Tout le procédé cosmogonique divin dont nous parle la théologie, n’est point autre chose qu’une périphrase mystique d’un procédé psychologique humain.

Développons maintenant en peu de mots cette opération. Quand nous contemplons l’univers, nous sommes bientôt frappés de stupeur et nous nous sentons petits, bornés, comprimés de tout côté. En même temps notre être aspire vers l’indépendance, vers l’expansion, et pour échapper au choc violent de ces deux mouvement contraires il nous faut absolument nous rapprocher d’un autre être qui ne soit point identique au nôtre, qui nous rassure et qui nous prête son secours, bref un alter ego, un autre moi.
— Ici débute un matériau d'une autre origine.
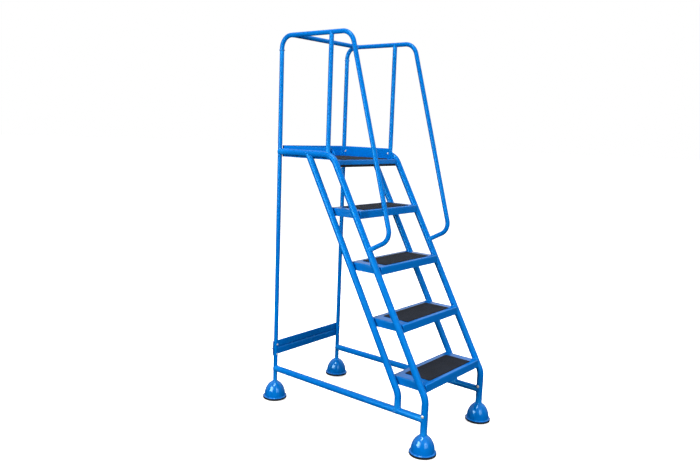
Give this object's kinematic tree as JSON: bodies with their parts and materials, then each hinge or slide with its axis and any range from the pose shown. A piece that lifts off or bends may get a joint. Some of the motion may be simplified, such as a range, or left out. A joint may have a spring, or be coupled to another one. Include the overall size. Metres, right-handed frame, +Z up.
{
  "type": "rolling warehouse ladder",
  "caption": "Rolling warehouse ladder with a welded tube frame, anti-slip treads, a guarded platform with toe boards, and domed feet hiding sprung castors.",
  "frame": {"origin": "on the floor under the middle of the four feet, with the castors down", "axes": "+X to the climber's right, +Y from the foot of the steps towards the back of the platform, +Z up"},
  "size_m": [0.6212, 1.0452, 1.8534],
  "materials": {
    "blue_paint": "glossy blue powder coat",
    "black_paint": "matt black paint",
    "slate_mat": "matte dark slate anti-slip rubber with a fine grain",
    "black_rubber": "matte black moulded rubber",
    "zinc": "pale zinc plate",
    "spring_steel": "dark oiled spring steel",
    "wheel_nylon": "satin dark grey nylon"
  },
  "bodies": {
    "frame": {"base_rail_left": "blue_paint", "base_rail_right": "blue_paint", "brace_bolt_lower_left": "zinc", "brace_bolt_lower_right": "zinc", "brace_bolt_upper_left": "zinc", "brace_bolt_upper_right": "zinc", "castor_spring_front_left": "spring_steel", "castor_spring_front_right": "spring_steel", "castor_spring_rear_left": "spring_steel", "castor_spring_rear_right": "spring_steel", "foot_dome_front_left": "blue_paint", "foot_dome_front_right": "blue_paint", "foot_dome_rear_left": "blue_paint", "foot_dome_rear_right": "blue_paint", "foot_rubber_front_left": "black_rubber", "foot_rubber_front_right": "black_rubber", "foot_rubber_rear_left": "black_rubber", "foot_rubber_rear_right": "black_rubber", "front_stringer_left": "blue_paint", "front_stringer_right": "blue_paint", "handrail_cross_rail": "blue_paint", "handrail_left": "blue_paint", "handrail_right": "blue_paint", "leg_bolt_left": "zinc", "leg_bolt_right": "zinc", "mid_upright_left": "blue_paint", "mid_upright_right": "blue_paint", "platform_bearer": "black_paint", "platform_deck": "blue_paint", "platform_mat": "slate_mat", "rear_brace": "blue_paint", "rear_leg_left": "blue_paint", "rear_leg_right": "blue_paint", "rear_stringer_left": "blue_paint", "rear_stringer_right": "blue_paint", "toe_board": "blue_paint", "tread_1": "blue_paint", "tread_2": "blue_paint", "tread_3": "blue_paint", "tread_4": "blue_paint", "tread_mat_1": "slate_mat", "tread_mat_2": "slate_mat", "tread_mat_3": "slate_mat", "tread_mat_4": "slate_mat"},
    "stem_front_left": {"castor_stem_front_left": "zinc"},
    "swivel_front_left": {"castor_fork_front_left": "zinc", "castor_axle_front_left": "zinc"},
    "roller_front_left": {"castor_wheel_front_left": "wheel_nylon"},
    "stem_front_right": {"castor_stem_front_right": "zinc"},
    "swivel_front_right": {"castor_fork_front_right": "zinc", "castor_axle_front_right": "zinc"},
    "roller_front_right": {"castor_wheel_front_right": "wheel_nylon"},
    "stem_rear_left": {"castor_stem_rear_left": "zinc"},
    "swivel_rear_left": {"castor_fork_rear_left": "zinc", "castor_axle_rear_left": "zinc"},
    "roller_rear_left": {"castor_wheel_rear_left": "wheel_nylon"},
    "stem_rear_right": {"castor_stem_rear_right": "zinc"},
    "swivel_rear_right": {"castor_fork_rear_right": "zinc", "castor_axle_rear_right": "zinc"},
    "roller_rear_right": {"castor_wheel_rear_right": "wheel_nylon"}
  },
  "joints": [
    {"name": "castor_retract_front_left", "type": "slide", "parent": "frame", "child": "stem_front_left", "axis": [0, 0, 1], "range_m": [0, 0.005], "stiffness_N_per_m": 5000, "springref_m": -0.03, "deforming": ["castor_spring_front_left"]},
    {"name": "castor_swivel_front_left", "type": "hinge", "parent": "stem_front_left", "child": "swivel_front_left", "pos_m": [-0.249, -0.461, 0.042], "axis": [0, 0, 1], "continuous": true},
    {"name": "wheel_spin_front_left", "type": "hinge", "parent": "swivel_front_left", "child": "roller_front_left", "pos_m": [-0.249, -0.448, 0.01871], "axis": [1, 0, 0], "continuous": true},
    {"name": "castor_retract_front_right", "type": "slide", "parent": "frame", "child": "stem_front_right", "axis": [0, 0, 1], "range_m": [0, 0.005], "stiffness_N_per_m": 5000, "springref_m": -0.03, "deforming": ["castor_spring_front_right"]},
    {"name": "castor_swivel_front_right", "type": "hinge", "parent": "stem_front_right", "child": "swivel_front_right", "pos_m": [0.249, -0.461, 0.042], "axis": [0, 0, 1], "continuous": true},
    {"name": "wheel_spin_front_right", "type": "hinge", "parent": "swivel_front_right", "child": "roller_front_right", "pos_m": [0.249, -0.448, 0.01871], "axis": [1, 0, 0], "continuous": true},
    {"name": "castor_retract_rear_left", "type": "slide", "parent": "frame", "child": "stem_rear_left", "axis": [0, 0, 1], "range_m": [0, 0.005], "stiffness_N_per_m": 5000, "springref_m": -0.03, "deforming": ["castor_spring_rear_left"]},
    {"name": "castor_swivel_rear_left", "type": "hinge", "parent": "stem_rear_left", "child": "swivel_rear_left", "pos_m": [-0.249, 0.461, 0.042], "axis": [0, 0, 1], "continuous": true},
    {"name": "wheel_spin_rear_left", "type": "hinge", "parent": "swivel_rear_left", "child": "roller_rear_left", "pos_m": [-0.249, 0.474, 0.01871], "axis": [1, 0, 0], "continuous": true},
    {"name": "castor_retract_rear_right", "type": "slide", "parent": "frame", "child": "stem_rear_right", "axis": [0, 0, 1], "range_m": [0, 0.005], "stiffness_N_per_m": 5000, "springref_m": -0.03, "deforming": ["castor_spring_rear_right"]},
    {"name": "castor_swivel_rear_right", "type": "hinge", "parent": "stem_rear_right", "child": "swivel_rear_right", "pos_m": [0.249, 0.461, 0.042], "axis": [0, 0, 1], "continuous": true},
    {"name": "wheel_spin_rear_right", "type": "hinge", "parent": "swivel_rear_right", "child": "roller_rear_right", "pos_m": [0.249, 0.474, 0.01871], "axis": [1, 0, 0], "continuous": true}
  ]
}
L’homme ne peut se consoler que par la société d’autrui par la vie social ; existant tout seul au monde il se perdrait, il serait infailliblement absorbé par cet océan immense de la nature. La philosophie dite de la nature ne vient que tard ; chez les Hellènes, par exemple, elle fut précédée de ces sept sages qui n’enseignèrent que des maximes immédiatement en rapport avec la vie journalière, avec les relations qui existent directement entre l’homme et l’homme, abstraction faite de tout le reste. Ainsi l’homme est un dieu pour l’homme : le moi et le toi, voilà le pivot primitif de son existence et de sa conscience. La force réunie de plusieurs hommes est non seulement quant à la quantité, mais aussi quant à la qualité une toute autre que la force isolée : elle porte désormais le cachet ineffaçable de l’infini. Tout le progrès social est là. Ce n’est qu’après une marche plus ou moins longue dans la voie de la civilisation, que l’homme individuel parvient à réfléchir seul, à penser seul avec lui-même : au commencement, il avait eu besoin du concours d’un autre homme pour méditer et mettre un peu d’ordre à ses idées. Ainsi trouve-t-on presque dans toutes les langues de l’antiquité un mot qui signifie à la fois et penser et parler, et encore aujourd’hui beaucoup d’hommes du peuple ne comprennent un livre qu’en le lisant tout haut. Hobbes n’a point tort en faisant dans son système l’intelligence naître des oreilles.